*Information provided*.
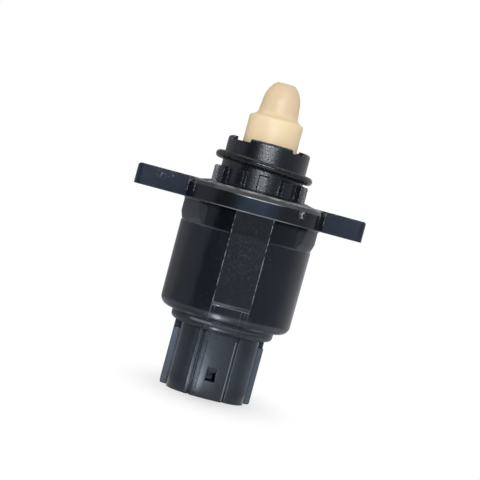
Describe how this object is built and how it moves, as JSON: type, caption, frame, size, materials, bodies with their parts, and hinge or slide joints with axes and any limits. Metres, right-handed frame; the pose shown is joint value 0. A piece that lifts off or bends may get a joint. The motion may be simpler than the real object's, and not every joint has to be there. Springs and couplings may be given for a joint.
{
  "type": "idle air control valve",
  "caption": "Flange-mounted idle air control valve: a motor-driven screw moves a domed plastic pintle out of a ribbed nose, with a plug socket at the rear.",
  "frame": {"origin": "on the valve's axis, at the flange's mounting face", "axes": "+Z along the axis towards the pintle, -Y towards the flat pad and the latch window, +X towards the shorter ear"},
  "size_m": [0.0587, 0.038, 0.0809],
  "materials": {
    "body_plastic": "semi-gloss moulded black plastic with a blue cast",
    "nose_plastic": "matte, finely grained black plastic",
    "seal_rubber": "satin black rubber",
    "pintle_plastic": "satin cream plastic",
    "sleeve_metal": "zinc-plated steel",
    "terminal_metal": "tin-plated copper alloy",
    "carrier_plastic": "moulded, plain",
    "bronze": "sintered bronze",
    "yoke_steel": "pressed, zinc-plated sheet steel",
    "bobbin_plastic": "natural moulded plastic",
    "copper_wire": "enamelled copper wire",
    "bearing_steel": "ground bearing steel",
    "spring_steel": "bright spring steel",
    "hub_plastic": "moulded bearing-grade plastic",
    "ferrite": "ground ferrite",
    "cage_plastic": "moulded nylon",
    "screw_steel": "rolled steel"
  },
  "bodies": {
    "root": {"housing": "body_plastic", "nose": "nose_plastic", "sealing_ring": "seal_rubber", "sleeve_left": "sleeve_metal", "sleeve_right": "sleeve_metal", "terminal_1": "terminal_metal", "terminal_2": "terminal_metal", "terminal_3": "terminal_metal", "terminal_4": "terminal_metal", "terminal_5": "terminal_metal", "terminal_6": "terminal_metal", "terminal_carrier": "carrier_plastic", "rear_bush": "bronze", "thrust_washer": "spring_steel", "rear_cup_yoke": "yoke_steel", "rear_plate_yoke": "yoke_steel", "rear_bobbin": "bobbin_plastic", "rear_winding": "copper_wire", "front_cup_yoke": "yoke_steel", "front_plate_yoke": "yoke_steel", "front_bobbin": "bobbin_plastic", "front_winding": "copper_wire", "bearing_outer_ring": "bearing_steel", "wave_washer": "spring_steel", "guide_plate": "yoke_steel", "preload_spring": "spring_steel"},
    "rotor": {"rotor_hub": "hub_plastic", "rotor_magnet": "ferrite", "bearing_inner_ring": "bearing_steel", "retaining_ring": "spring_steel"},
    "cage": {"bearing_cage": "cage_plastic", "bearing_balls": "bearing_steel"},
    "pintle": {"lead_screw": "screw_steel", "pintle": "pintle_plastic"}
  },
  "joints": [
    {"name": "pintle_slide", "type": "slide", "parent": "root", "child": "pintle", "axis": [0, 0, 1], "range_m": [-0.006, 0.002], "deforming": ["preload_spring"]},
    {"name": "rotor_spin", "type": "hinge", "parent": "root", "child": "rotor", "pos_m": [0, 0, -0.0172], "axis": [0, 0, 1], "range_deg": [-450, 1350]},
    {"name": "cage_spin", "type": "hinge", "parent": "root", "child": "cage", "pos_m": [0, 0, -0.0057], "axis": [0, 0, 1], "range_deg": [-172, 514]}
  ],
  "couplings": [
    {"joint": "rotor_spin", "follows": "pintle_slide", "rad_per_m": -3926.9},
    {"joint": "cage_spin", "follows": "pintle_slide", "rad_per_m": -1488.9}
  ]
}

*Aim of the task*. Filter out every line that lacks the word "frame", and copy the rest.

*Written reply*.
Describe how this object is built and how it moves, as JSON: type, caption, frame, size, materials, bodies with their parts, and hinge or slide joints with axes and any limits. Metres, right-handed frame; the pose shown is joint value 0. A piece that lifts off or bends may get a joint. The motion may be simpler than the real object's, and not every joint has to be there. Springs and couplings may be given for a joint.
  "frame": {"origin": "on the valve's axis, at the flange's mounting face", "axes": "+Z along the axis towards the pintle, -Y towards the flat pad and the latch window, +X towards the shorter ear"},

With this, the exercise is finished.